Wi5 gets customers ordering and paying on mobile in-venue, with no apps required. Piggybacking existing Wi-Fi, the Wi5 platform delivers an instantly gratifying and frictionless app-like mobile experience without the need for any native apps, other downloads or a cumbersome login process – helping businesses from quick service restaurants to stadiums and arenas decrease queues and increase sales all for just a £100 subscription fee per location per month plus an associated transaction fee..

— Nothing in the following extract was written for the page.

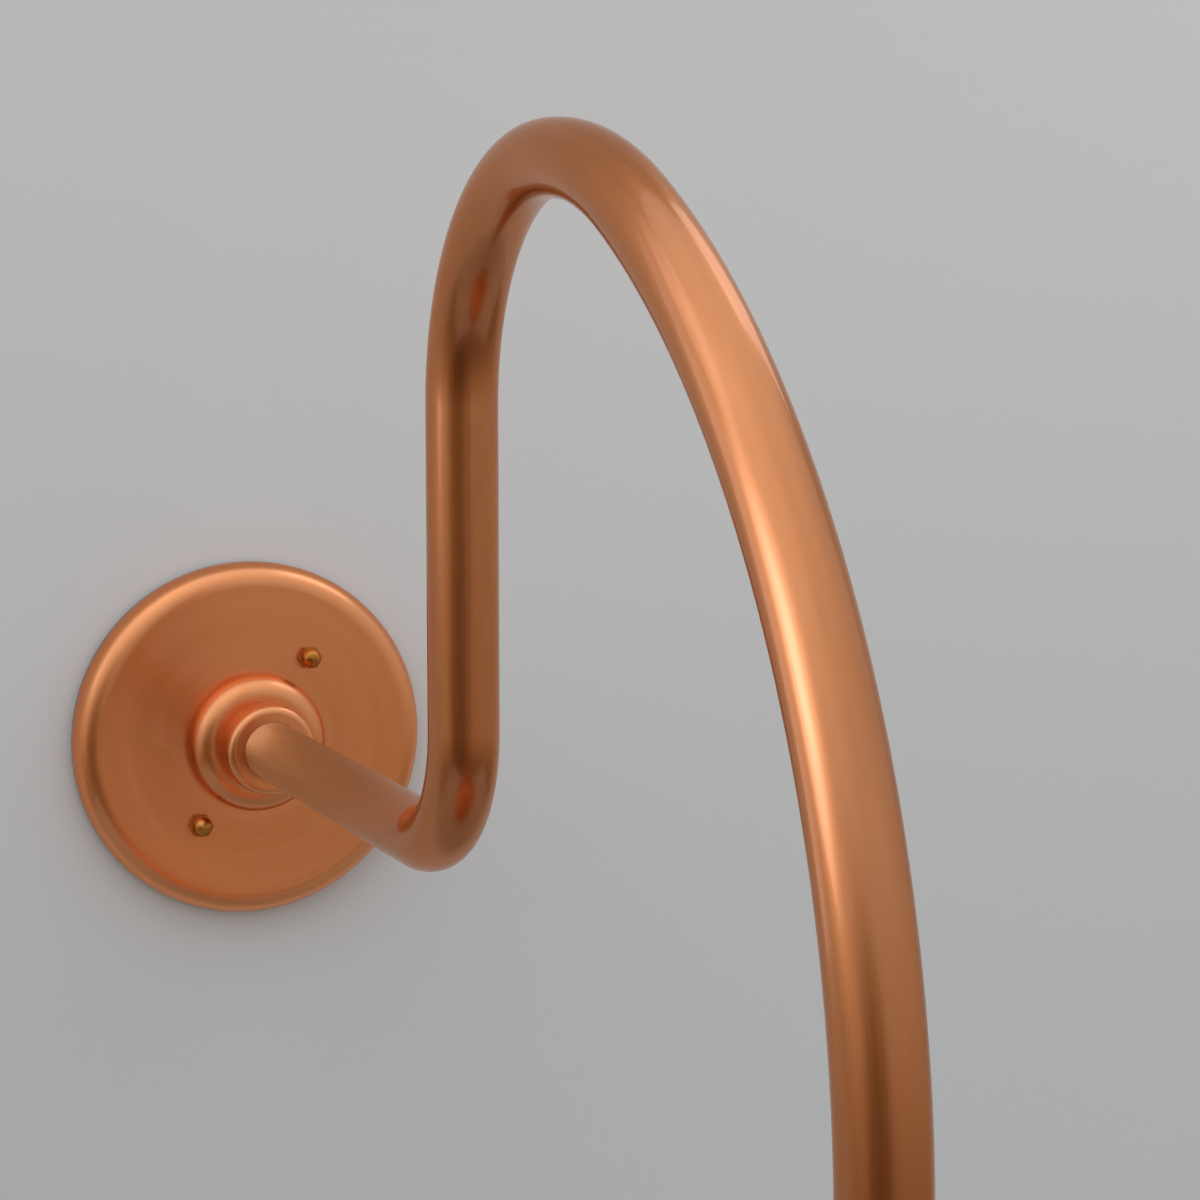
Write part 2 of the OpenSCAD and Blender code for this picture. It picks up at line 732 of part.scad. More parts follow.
module shade_holder() {
    r = holder_d / 2;
    bore_r = stem_thread_d / 2 + thread_gap;
    round_c = [r - holder_round, holder_top - holder_round];
    color(copper) at_pivot(0) difference() {
        turned(concat([[bore_r, holder_top]], arc(round_c, holder_round, 90, 0, 18),
            [[r, holder_bottom], [r - holder_wall, holder_bottom]],
            arc(round_c, holder_round - holder_wall, 0, 90, 18), [[bore_r, holder_top - holder_wall]]));
        at_shade_screws() translate([0, 0, -2]) cylinder(r = shade_screw_d / 2 + thread_gap, h = 6);
    }
}

// Places a child on each shade screw's axis, with z = 0 on the holder's outer face
module at_shade_screws() {
    for (a = [30, 150, 270]) translate([0, 0, shade_screw_z]) rotate([0, 0, a]) rotate([0, 90, 0])
        translate([0, 0, holder_d / 2 - holder_wall]) children();
}

module holder_seal() {
    color(rubber_tone) at_pivot(strap_top) ring(seal_d / 2, stem_thread_d / 2 + thread_gap, seal_t);
}

module socket_bracket() {
    half = strap_span / 2;
    color(steel_tone) at_pivot(0) difference() {
        union() {
            translate([-strap_w / 2, -half, stem_washer_top]) cube([strap_w, strap_span, strap_t]);
            for (side = [0, 1]) mirror([0, side, 0]) {
                translate([-strap_w / 2, half - strap_t, socket_z]) cube([strap_w, strap_t, strap_h]);
                translate([-strap_w / 2, half - bracket_foot, socket_z]) cube([strap_w, bracket_foot, strap_t]);
            }
        }
        translate([0, 0, stem_washer_top - 1]) cylinder(r = stem_thread_d / 2 + thread_gap, h = strap_t + 2);
        at_bracket_screws() cylinder(r = screw_bore, h = strap_t * 3, center = true);
    }
}

// Places a child on each bracket screw's axis, at the top of the socket
module at_bracket_screws() {
    for (side = [-1, 1]) translate([0, side * (strap_span / 2 - strap_t - small_screw_d), socket_z]) children();
}

module stem_lock_washer() {
    color(steel_tone) at_pivot(stem_nut_top) ring(stem_nut_af / 2, stem_thread_d / 2 + thread_gap * 2, stem_washer_t);
}

module stem_locknut() {
    color(brass_tone) at_pivot(stem_nut_top - stem_nut_t) hex_nut(stem_nut_af, stem_thread_d / 2 + thread_gap, stem_nut_t);
}

module shade_screws() {
    reach = holder_wall + neck_gap + shade_screw_stand;
    color(brass_tone) at_pivot(0) at_shade_screws() translate([0, 0, -neck_gap]) {
        cylinder(d = shade_screw_d, h = reach + 1);
        translate([0, 0, reach]) difference() {
            cylinder(d = shade_screw_head_d, h = shade_screw_head_h);
            translate([0, 0, shade_screw_head_h])
                cube([slot_w, shade_screw_head_d * 1.2, shade_screw_slot * 2], center = true);
        }
    }
}

// Shade

module shade() {
    t = shade_wall;
    neck_top = holder_bottom + neck_grip;
    outer = concat([[neck_r, neck_top]],
        arc(neck_c, neck_round, 180, 270 - dome_slope, 8),
        arc(dome_c, dome_r, 90 - dome_slope, 90 - skirt_slope, 12),
        arc(lip_c, lip_round, 90 - skirt_slope, 0, 8));
    inner = concat(arc(lip_c, lip_round - t, 0, 90 - skirt_slope, 8),
        arc(dome_c, dome_r - t, 90 - skirt_slope, 90 - dome_slope, 12),
        arc(neck_c, neck_round + t, 270 - dome_slope, 180, 8),
        [[neck_r - t, neck_top]]);
    rim_c = [lip_r - t / 2, rim_z];
    roll = asin(t / 2 / rim_r);
    color(copper) at_pivot(0) turned(concat(outer, arc(rim_c, rim_r, 90 - roll, roll - 270, 20), inner));
}

// Socket and bulb

module porcelain_socket() {
    r = socket_d / 2;
    bore_r = cap_r + cap_gap + shell_t + 0.2;
    bottom = socket_z - socket_h;
    waist = socket_z - socket_h * 0.45;
    color(porcelain_tone) at_pivot(0) difference() {
        turned(concat([[0, socket_z]], arc([r - glaze_r, socket_z - glaze_r], glaze_r, 90, 0, 6),
            [[r, waist + glaze_r]], arc([r - glaze_r, waist + glaze_r], glaze_r, 0, -90, 6),
            [[r - waist_in, waist], [r - waist_in, waist - glaze_r]],
            [[r - 1, bottom + glaze_r + 1]], arc([r - 1 - glaze_r, bottom + glaze_r], glaze_r, 0, -90, 6),
            [[bore_r, bottom], [bore_r, shell_top], [0, shell_top]]));
        for (side = [-1, 1]) translate([side * terminal_x, 0, shell_top - 1]) cylinder(r = screw_bore, h = socket_top + 2);
        at_bracket_screws() translate([0, 0, -bracket_screw_len - 1]) cylinder(r = screw_bore, h = bracket_screw_len + 2);
    }
}

module bracket_screws() {
    color(steel_tone) at_pivot(strap_t) at_bracket_screws() slotted_screw(small_screw_d, bracket_screw_len + strap_t, 5.6, small_head_h);
}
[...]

Therefore rather than a restaurant or coffee chain waiting months to get capex investment approval for kiosk hardware, or the investment in the design and build of an application – possibly even outsourcing this – they have the choice to offer a SaaS based platform with a subscription fee providing a service complementing those who prefer face-to-face or kiosk self-service ordering – essentially providing the right service to the right customers, in the right way.